Yep, serious. It’s public funding of elections, which I wouldn’t have approved of, but having to choose between a douche-bag and a shit sandwich is getting old.
It will be nice to give myself an extra $100 every election season. I can assure you that I am my candidate of choice. I like it.
Would it really have that big of an impact though in our traditional two party system? If we assume roughly 50-50 or even 52-48 or something we’re looking at close to a wash. And then the big money still has the real influence.
Anyways an interesting thought though. I still like making Election Day a federal holiday so more people have time to vote.
You suggest that today? Of all days? The day of PRESIDENTS. We must celebrate this day. Washington would have much preferred a day about him
How about, instead of letting D.C. make the rules for the rest of the U.S., we demand that it only do certain things? How about we have 50 separate places that can do anything but a few things that the U.S. has been given the power to? Pretty radical, but it may be worth trying.

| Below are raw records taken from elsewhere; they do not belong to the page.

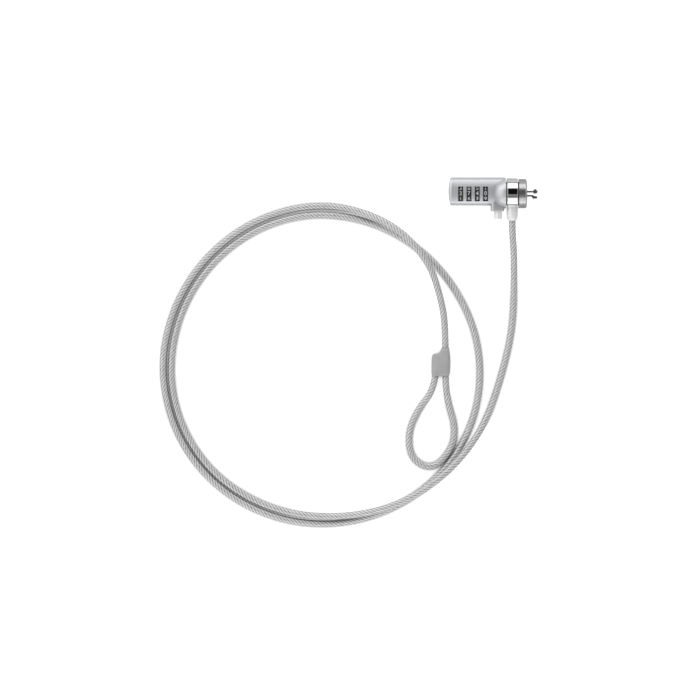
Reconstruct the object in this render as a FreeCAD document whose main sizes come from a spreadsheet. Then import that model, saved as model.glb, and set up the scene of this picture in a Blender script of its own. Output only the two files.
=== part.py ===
import FreeCAD, Part
import math
import os

import Sketcher

# Laptop cable lock: a combination lock head on a swivel ring, with a steel cable that ends in an eye.
# The head lies on its side along X with the hooks towards +X, and the cable leaves it towards -Y.
# Lengths are in millimetres. Head pieces are drawn from the centre of the nose collar's front face,
# with the lock's axis along X.

DIMENSIONS = {
    # nose collar, swivel ring and the journal they sit on
    "collar_radius": 9.35,
    "collar_length": 5.05,
    "collar_rim": 1.2,
    "collar_wall": 1.3,
    "mouth_half_height": 2.05,
    "ring_radius": 9.8,
    "ring_width": 6.9,
    "ring_edge": 0.4,
    "ring_gap": 0.7,
    "ring_wall": 2.45,
    "stub_radius": 6.2,
    "flange_radius": 8.1,
    "flange_thick": 1.5,
    "lip_thick": 1.0,
    "core_bore": 4.4,
    "web_thick": 3.7,
    "slot_half_height": 2.5,
    "running_gap": 0.05,
    "slide_gap": 0.15,
    "overrun": 1.0,
    # oval barrel with its domed shoulder
    "barrel_half_height": 9.0,
    "barrel_half_depth": 5.4,
    "barrel_side_radius": 4.5,
    "barrel_offset": 1.35,
    "barrel_wall": 1.0,
    "barrel_edge": 1.0,
    "barrel_back": 45.4,
    "dome_radius": 9.6,
    "dome_centre": 13.0,
    # end cap
    "cap_length": 4.5,
    "cap_crown": 30.0,
    "cap_round": 2.2,
    "cap_spigot": 1.2,
    "cap_floor": 1.3,
    "cap_pin_radius": 0.4,
    "cap_pin_low": 4.2,
    "cap_pin_high": 1.5,
    "cap_pin_spread": 5.8,
    # dials and their windows
    "dial_first": 42.2,
    "dial_pitch": 5.27,
    "dial_radius": 5.7,
    "dial_width": 2.9,
    "dial_bore": 3.75,
    "dial_chamfer": 0.25,
    "grip_radius": 0.8,
    "grip_depth": 0.25,
    "window_width": 3.2,
    "window_top": 4.2,
    "window_bottom": 5.05,
    "rib_bore": 4.6,
    "tooth_width": 1.0,
    "tooth_height": 0.45,
    # code rings
    "code_flange_radius": 4.2,
    "code_flange": 0.6,
    "gate_half_width": 0.8,
    "gate_radius": 3.3,
    # spindle
    "spindle_radius": 2.0,
    "spindle_end": 45.9,
    "spring_bore": 1.35,
    "spring_bore_depth": 4.5,
    "head_back": 13.5,
    "head_front": 5.6,
    "fork_depth": 5.9,
    "lug_length": 1.2,
    "lug_radius": 3.1,
    "lug_half_width": 0.65,
    "lug_lead": 0.2,
    "cam_disc_radius": 3.9,
    "cam_disc_thick": 1.0,
    "cam_disc_front": 19.5,
    "spindle_travel": 2.0,
    # hooks, their pivot and their drive pin
    "pivot_back": 3.1,
    "pin_radius": 0.75,
    "pin_inset": 0.3,
    "hook_split": 0.1,
    "hook_thick": 2.6,
    "neck_inner": 0.65,
    "neck_outer": 1.6,
    "lower_neck_inner": 0.9,
    "lower_neck_outer": 1.85,
    "hook_start": 4.2,
    "hook_reach": 7.2,
    "hook_apex": 5.5,
    "hook_tip_height": 0.9,
    "hook_chin": 0.2,
    "lower_hook_start": 3.8,
    "hook_rise": 2.75,
    "lower_hook_reach": 6.9,
    "lower_hook_rise": 3.15,
    "hook_bevel": 0.4,
    "hook_eye": 1.5,
    "drive_back": 3.6,
    "cam_rise": 1.07,
    "tail_length": 6.9,
    "tail_drop": 2.6,
    # release button
    "button_back": 18.25,
    "button_radius": 2.5,
    "button_end": 16.1,
    "button_travel": 3.0,
    "button_edge": 0.3,
    "block_bottom": 9.35,
    "block_floor": 7.0,
    "block_wedge_low": 6.75,
    "block_half_depth": 3.1,
    "block_front_gap": 0.2,
    "prong_inner": 2.3,
    "prong_top": 0.75,
    "cam_play": 0.1,
    "boss_back": 22.9,
    "boss_top": 3.0,
    "boss_bottom": 11.2,
    "boss_half_depth": 4.0,
    "boss_round": 1.9,
    "boss_edge": 0.5,
    # detent spring
    "detent_height": 6.9,
    "detent_thick": 0.4,
    "detent_half_width": 1.1,
    "detent_tip": 5.75,
    "detent_tip_half": 0.4,
    "detent_foot_half": 1.2,
    # code setting screw
    "setter_height": 6.3,
    "setter_radius": 1.5,
    "setter_flange_radius": 2.0,
    "setter_flange": 1.0,
    "setter_recess": 1.0,
    "setter_slot": 0.6,
    "setter_slot_depth": 0.8,
    # shell screw
    "screw_back": 18.8,
    "screw_height": 6.8,
    "screw_radius": 0.9,
    "screw_head_radius": 1.6,
    "screw_head": 0.9,
    "screw_head_low": 4.3,
    "screw_tip": 3.0,
    "screw_boss_radius": 2.1,
    # cable ferrule
    "ferrule_radius": 3.6,
    "ferrule_waist": 3.55,
    "ferrule_mouth": 2.5,
    "ferrule_shoulder": 7.0,
    "ferrule_waist_drop": 13.5,
    "ferrule_end": 17.4,
    "ferrule_top": 7.9,
    "ferrule_spigot": 2.4,
    "ferrule_bore_top": 9.8,
    # return spring
    "coil_radius": 1.0,
    "coil_wire": 0.35,
    "coil_turns": 8,
    # cable, crimp and moulded sleeve
    "cable_radius": 2.2,
    "strand_spacing": 5.8,
    "sleeve_middle": 33.2,
    "sleeve_bottom": 113.05,
    "sleeve_short": 14.1,
    "sleeve_long": 17.9,
    "sleeve_width": 12.1,
    "sleeve_height": 7.8,
    "sleeve_corner": 3.6,
    "sleeve_edge": 1.0,
    "crimp_bottom": 111.55,
    "crimp_length": 11.0,
    "crimp_width": 10.9,
    "crimp_height": 6.4,
    "crimp_corner": 3.0,
}

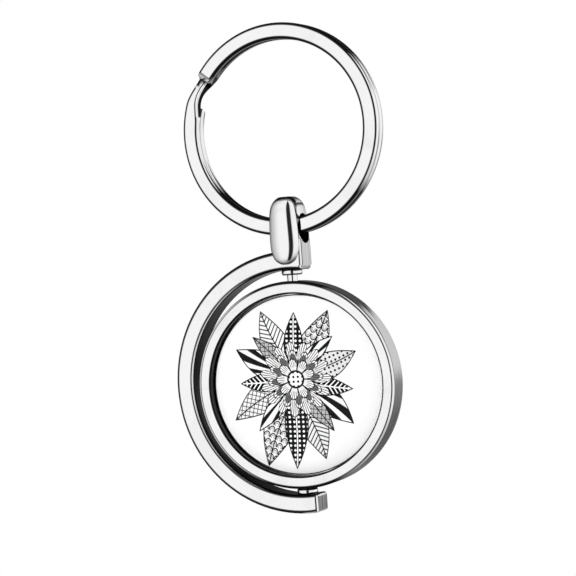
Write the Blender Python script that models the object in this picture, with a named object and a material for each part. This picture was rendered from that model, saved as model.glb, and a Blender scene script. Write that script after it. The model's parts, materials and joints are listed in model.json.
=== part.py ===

That was your first mistake.
States rights? Dog whistle!!! Why do you want people in chainz???!
Definitely didn’t use this racist term.
Don’t translate the whistle in public!
Why end it? The people who believe states’ rights=duh racislaverism are so ignorant they deserve nothing more.
Yeah. You’re not going to get rid of the big donors and “special interests.” I don’t think we should, because “special interests” are presumably citizens also. But the primaries are decided by who have raised the most money. If ten million people supported Bernie, they could throw him one billion dollars, that’s nothing to sneeze at. I didn’t like Bernie, but don’t think his millions of supporters should have been ignored because of money.
Edited for grammer
We might have to adjust the scale a bit lol
Roughly 180M registered voters means it shakes out to ~18B per election cycle
How so? 10 million times 1 hundred equals 1 billion. That presumes they wouldn’t spread their money around, but I said could.
Right, so for every 10 million people that $100 shakes out to 1B
So total voting population of 180M people = 18B total spending.
Haha 18B seems like a lot of money regardless of how it’s spread out.